Em um dos diálogos do filme nacional “Pequeno Dicionário Amoroso”, a personagem de Daniel Dantas, em um dos diálogos com seu novo, promissor e inspirado amor (resumindo: efêmero!), na tentativa de convencimento sobre a falida instituição do casamento, diz que o certo, como juramento no altar, seria não “que até a morte nos separe”, mas sim “que até o tédio nos separe”. Esse “até a morte nos separe”, enfatize a dimensão eterna do amor, imóvel e inesgotável. Isto é, Mito! Já a alternativa sugerida pela personagem do Daniel Dantas, “até que o tédio nos separe”, enfatiza a dimensão pós-moderna do amor, objeto descartável que não sobrevive ao desgaste, ao uso, como aparelhinho de orgasmo inutilizado após o motor pifar ou acabar a energia das bateriazinhas não recarregáveis. Mas acredito, que essa perspectiva atual do amor, pós moderno, do “até que o tédio nos separe”, não fica muito distante de um Mito, talvez a outra face da moeda, assim como a dimensão eterna do amor.
A culinária contemporânea não está comprometida com a necessidade fisiológica da alimentação, e sua função vital. Essa culinária pressupõe o aniquilamento da função biológica da digestão, elevando o processo do paladar à categoria da mais fina arte. Ninguém come. Agora, degusta! Comida não existe para encher barriga. Comida existe para incrementar, com habilidade de artesão, os temperos da libido. Em nenhuma época, a comida esteve mais associada ao ato de saborear o corpo do outro, volúpia canibalística, do que hoje. Comer e ser comido, puro êxtase! “Um a-mais” perdido nas digestões que nutrem a carne mas insatisfazem o corpo libidinoso. Ao comer, saboreamos as assinaturas dos grande chefs. Ao comer, conhecemos culturas impossíveis de serem desbravadas, mesmo se viajássemos até lá. Ao comer, percorremos mapas, compomos feitiços, aprofundamos sentimentos. Então, é dos quitutes e iguarias que o homem menos precisa para sobreviver. Pôs é só dos quitutes e iguarias, supérfluo, que o homem deleita um erotismo inútil socialmente, mas fruição indispensável da libido que o faz, tão somente, homem!

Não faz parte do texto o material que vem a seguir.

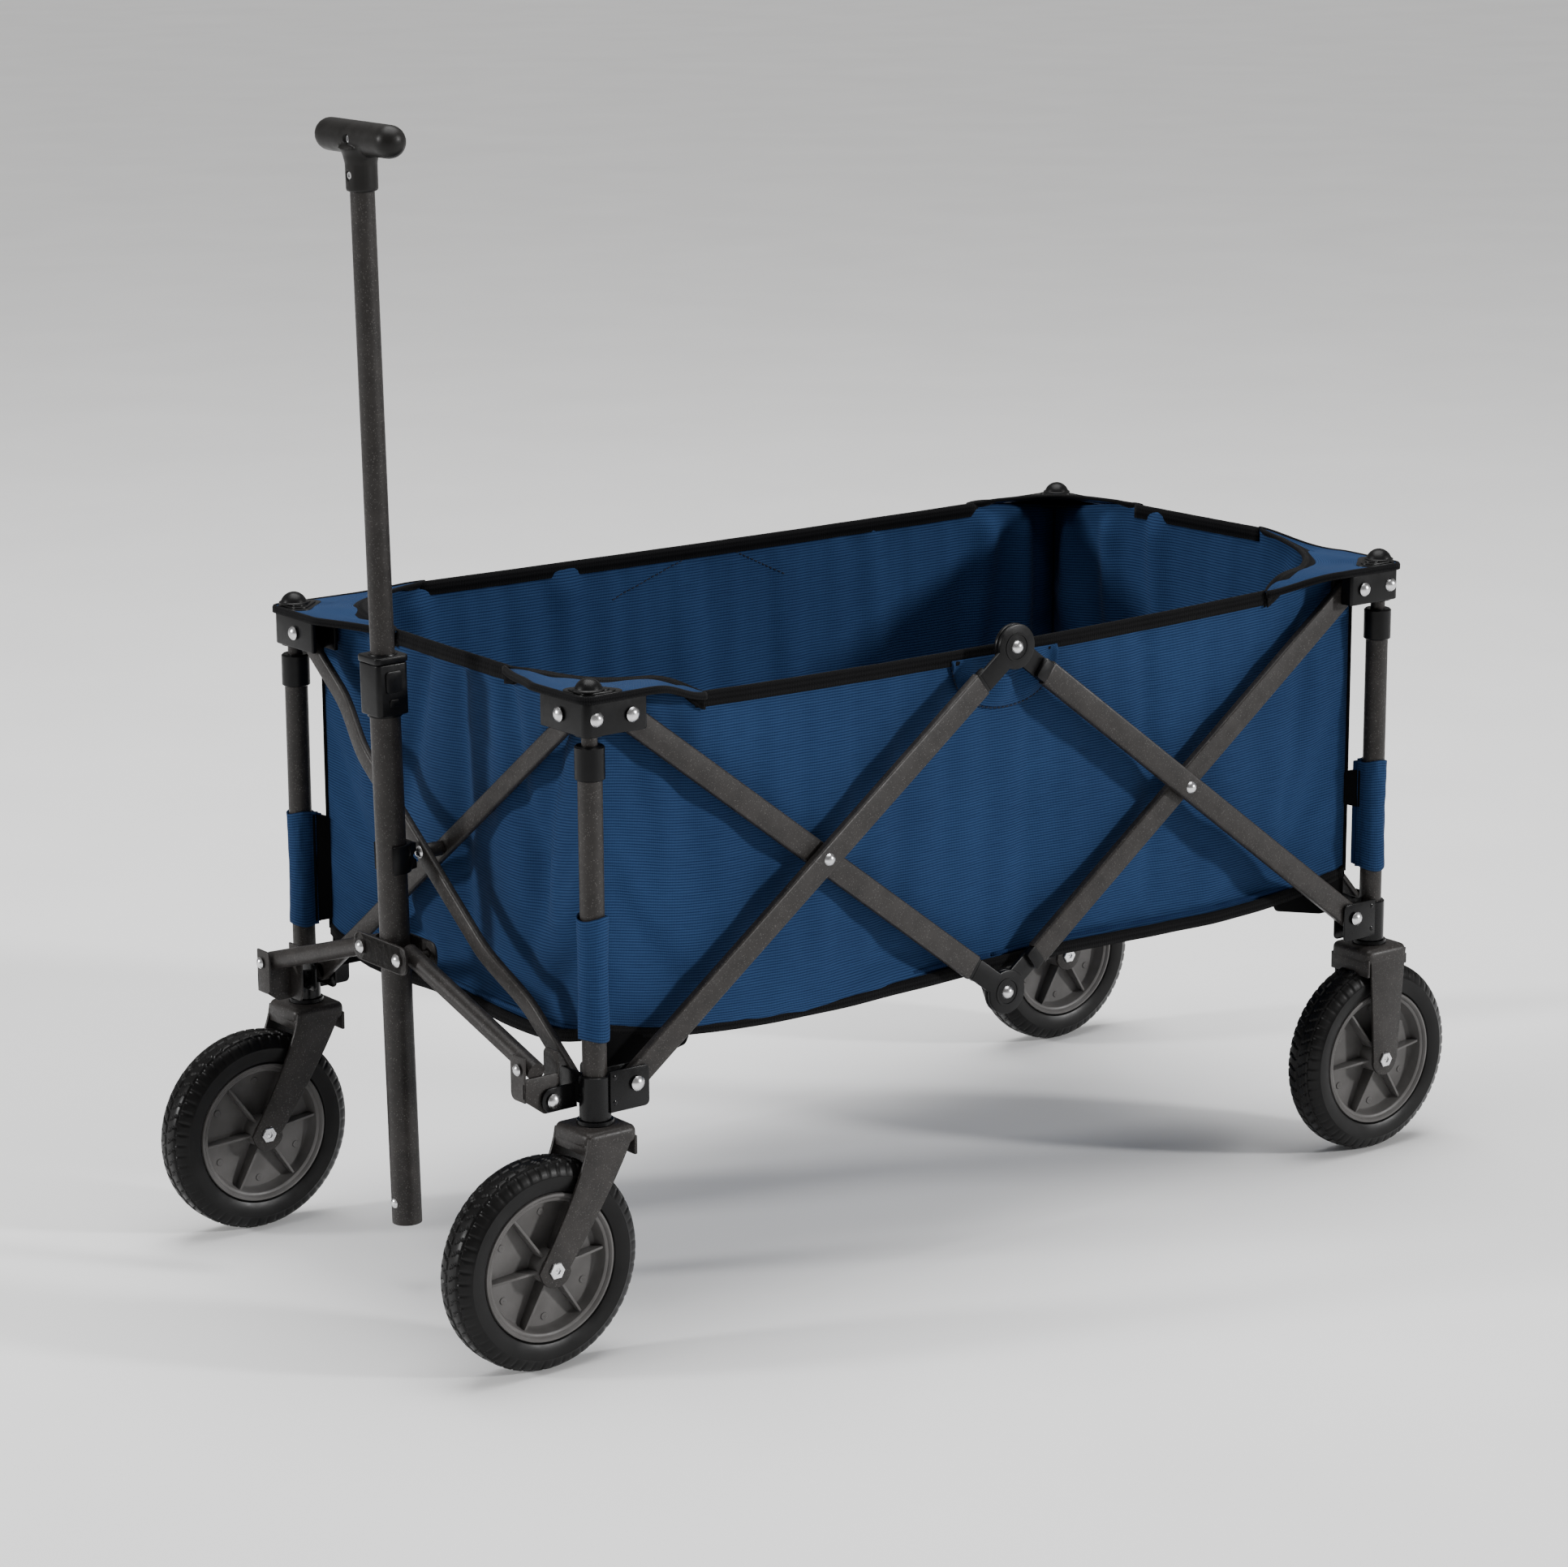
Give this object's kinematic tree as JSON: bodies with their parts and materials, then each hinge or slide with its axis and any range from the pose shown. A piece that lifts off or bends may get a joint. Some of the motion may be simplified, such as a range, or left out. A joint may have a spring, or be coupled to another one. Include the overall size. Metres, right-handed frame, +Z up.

Esqueci de acrescentar uma curiosidade, talvez esclarecedora… A raiz da palavra “saber”, vem da palavra “sabor”. Às vezes, não conseguimos perceber o óbvio ululante. Nietzsche diz, apoiado em Spinoza, que o conhecimento é a mais alegre potencialidade do existir. E alegria, não corresponde à felicidade, muito pelo contrário. Podemos chorar, infelizes, e mesmo assim estarmos alegres. A angústia, quando não paralisa, faz da experiência de vazio, uma possibilidade de criação, de reinvenção, e isso é alegria. Voltando com Nietzsche… Ele fala que o herói niilista, cai no abismo chorando. E o herói trágico, alegre, cai no abismo rodopiando, dançando. Então, saber é sabor. Sabor é saber. O saber não se reduz a uma atividade mercantil, que consome o homem. O saber saboreia o homem, e é saboreado por este.